杨绛的作品《干校六记》,很薄的一册。她讲述了离别的情景。“默存走到车门口,叫我们回去吧,别等了。彼此遥遥相望,也无话可说。我想,让他看我们回去还有三人,可以放心释念,免得火车驰走时,他看到我们眼里,都在不放心他一人离去。我们遵照他的意思,不等车开,先自走了。几次回头望望,车还不动,车下还是挤满了人。我们默默回家;阿圆和得一接着也各回工厂。他们同在一校而不同系,不在同一工厂劳动。”
这段话看着像个流水账似的,没啥“文采”。为什么读来是一种苍凉之感?我们心里画出了一个火车上弓身坐着的老人,面上是顺从驯服,眼神含着淡淡的哀伤和对不知名前途的惶然。另一位老人,望着火车离去的方向,久久的。一对中年夫妇各走一条路,背影凝重隐忍。我们甚至可以在这后面帮她连接出一长串感慨,一大段抒情。然而杨绛没有那么做。
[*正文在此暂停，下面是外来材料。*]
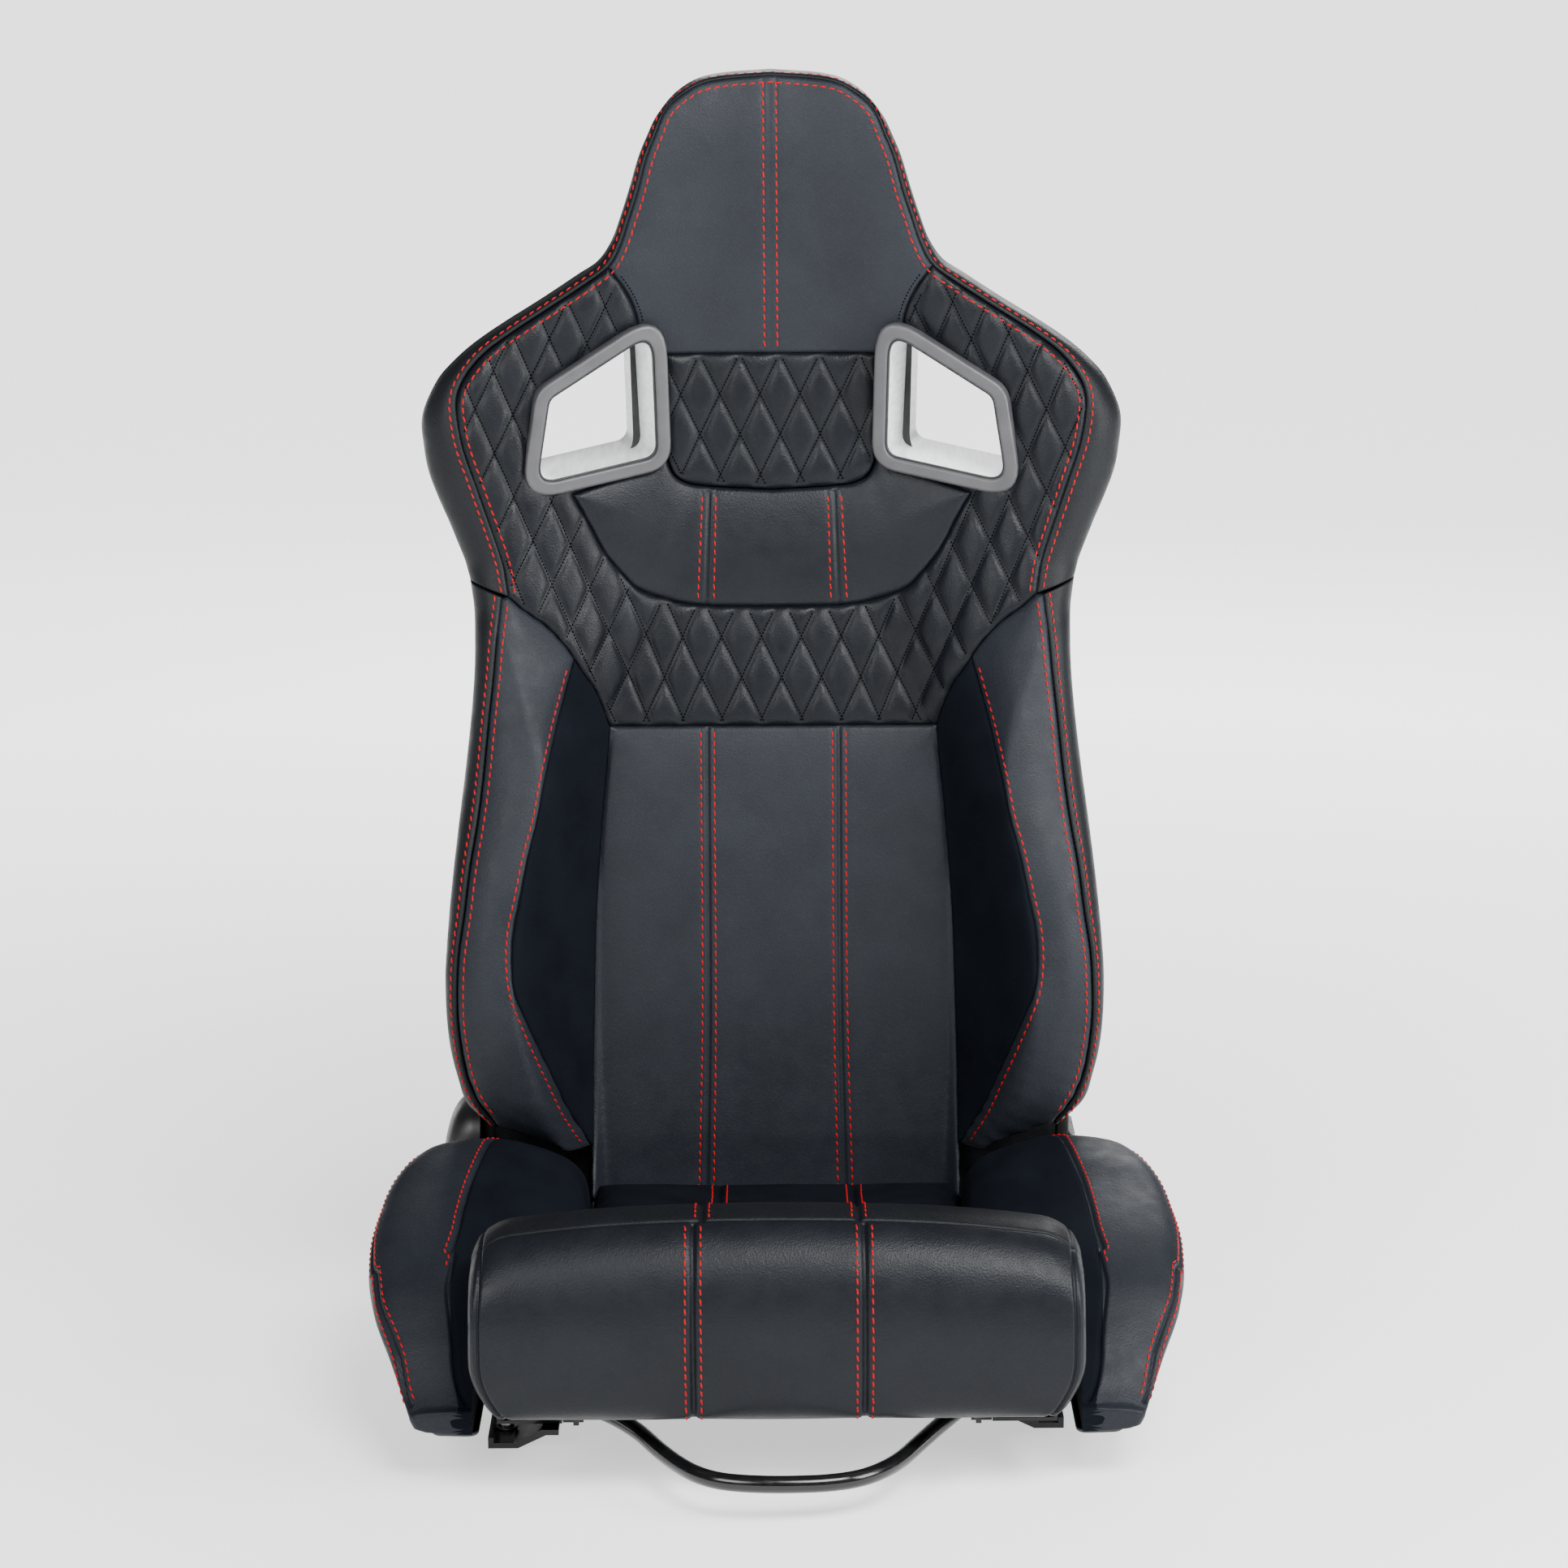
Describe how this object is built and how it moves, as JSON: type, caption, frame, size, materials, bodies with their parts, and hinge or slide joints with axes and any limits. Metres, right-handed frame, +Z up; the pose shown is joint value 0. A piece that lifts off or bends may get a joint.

老师举了个例子。曾经有人在画店看中一幅画,约了第二日来给钱。画店老板很高兴,他打开来仔细瞧。这画面上有一个人和一头牛。人往前拉牛,牙关咬紧,腮帮子鼓起,露出的皮肤筋肉爆出,一看便是用了十二分的力气。牛拗着不走,几只脚蹄子死死扒住草皮,颈脖子往后犟着。忽然,老板发现一个很严重的问题,牵牛的绳子没有,哪个粗心的画家,竟然漏画了牵牛绳!这万一被顾客看出来,生意不是要泡汤了么?老板想了想,便磨墨,自己给补了根绳子。这下齐全了,天衣无缝,他很得意。买画的人来,正要给钱,可看到修改过的画,大失所望,怒气冲冲而去。
对于写作者来说,我们要写,也要有“不写”。“不写”的便是那根没有画出的绳子。有人说过:“别把观众当傻子,不要把话都说尽了。”优秀的作品,一定要如绘画一般,有留白,让人回味、咀嚼。让读者凭着自己的想象力来补充丰富。不同的读者,因着年龄、生活际遇等等不同,眼里看到的“绳子”是不一样的,但那正是一部好作品的迷人之处,它可以有许多的解释,有生命力,能够自己茁壮成长,不因时代变迁而淘汰。
《红楼梦》 是这样一部奇小说。它不过是一个园子里少男少女们的故事,却为何流传了这许多年,又衍生了那么多故事,还有专家学者投身其中反复揣摩?原来《红楼梦》中有很多的“不写”,贾府与皇室间的,官场中的,贾政与贾赦的,贾母与王夫人的,等等,这一个个谜团,要让人从字里行间去搜索发现,分析证明。
因此,真正写作,我们需要冷静,需要克制,需要见好就收,留出一根“绳子”,让读者自己去画。